What is expected -
Scan the lines below for the word "caption". Copy each line you find it in.

— Begin Records for the exercise —

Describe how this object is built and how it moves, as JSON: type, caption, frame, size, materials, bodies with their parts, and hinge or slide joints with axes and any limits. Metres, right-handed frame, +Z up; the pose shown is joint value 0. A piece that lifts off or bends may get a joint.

— End Records for the exercise —
— Begin Records for the exercise —

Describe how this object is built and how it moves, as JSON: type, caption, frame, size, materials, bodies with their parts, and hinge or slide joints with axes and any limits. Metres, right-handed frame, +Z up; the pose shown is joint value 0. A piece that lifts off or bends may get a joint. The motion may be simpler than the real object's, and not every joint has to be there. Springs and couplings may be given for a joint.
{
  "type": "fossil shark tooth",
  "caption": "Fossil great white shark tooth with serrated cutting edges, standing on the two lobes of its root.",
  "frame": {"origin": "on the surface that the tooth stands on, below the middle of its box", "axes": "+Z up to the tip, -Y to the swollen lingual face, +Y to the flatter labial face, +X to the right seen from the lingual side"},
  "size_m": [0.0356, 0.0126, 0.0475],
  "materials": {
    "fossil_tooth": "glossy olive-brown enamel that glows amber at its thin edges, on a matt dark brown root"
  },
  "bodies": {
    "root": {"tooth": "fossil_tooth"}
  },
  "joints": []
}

— End Records for the exercise —
— Begin Records for the exercise —

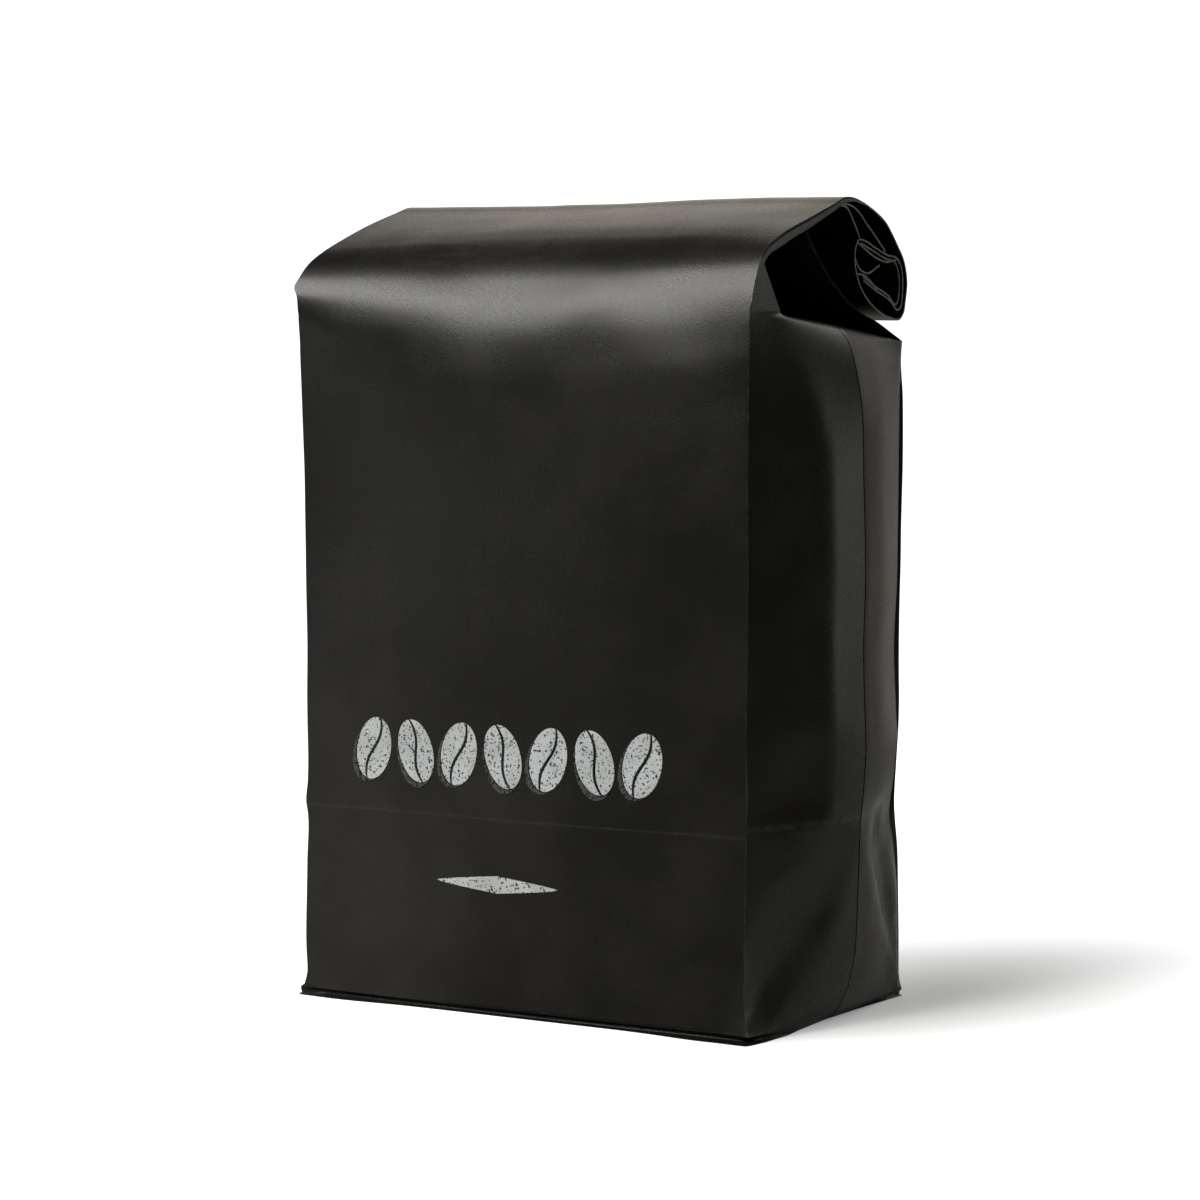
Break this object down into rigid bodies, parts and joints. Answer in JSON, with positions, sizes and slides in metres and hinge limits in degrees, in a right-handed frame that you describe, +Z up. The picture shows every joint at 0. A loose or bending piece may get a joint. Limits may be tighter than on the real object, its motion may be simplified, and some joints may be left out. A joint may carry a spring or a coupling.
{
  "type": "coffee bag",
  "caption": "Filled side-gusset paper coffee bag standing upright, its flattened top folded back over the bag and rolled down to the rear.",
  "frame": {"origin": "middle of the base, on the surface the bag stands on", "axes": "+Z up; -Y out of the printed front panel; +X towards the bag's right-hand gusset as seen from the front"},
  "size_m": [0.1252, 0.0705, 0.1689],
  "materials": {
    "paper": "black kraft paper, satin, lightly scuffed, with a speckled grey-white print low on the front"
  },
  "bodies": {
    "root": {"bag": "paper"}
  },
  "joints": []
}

— End Records for the exercise —

Solution to the exercise -
Describe how this object is built and how it moves, as JSON: type, caption, frame, size, materials, bodies with their parts, and hinge or slide joints with axes and any limits. Metres, right-handed frame, +Z up; the pose shown is joint value 0. A piece that lifts off or bends may get a joint.
Describe how this object is built and how it moves, as JSON: type, caption, frame, size, materials, bodies with their parts, and hinge or slide joints with axes and any limits. Metres, right-handed frame, +Z up; the pose shown is joint value 0. A piece that lifts off or bends may get a joint. The motion may be simpler than the real object's, and not every joint has to be there. Springs and couplings may be given for a joint.
  "caption": "Fossil great white shark tooth with serrated cutting edges, standing on the two lobes of its root.",
  "caption": "Filled side-gusset paper coffee bag standing upright, its flattened top folded back over the bag and rolled down to the rear.",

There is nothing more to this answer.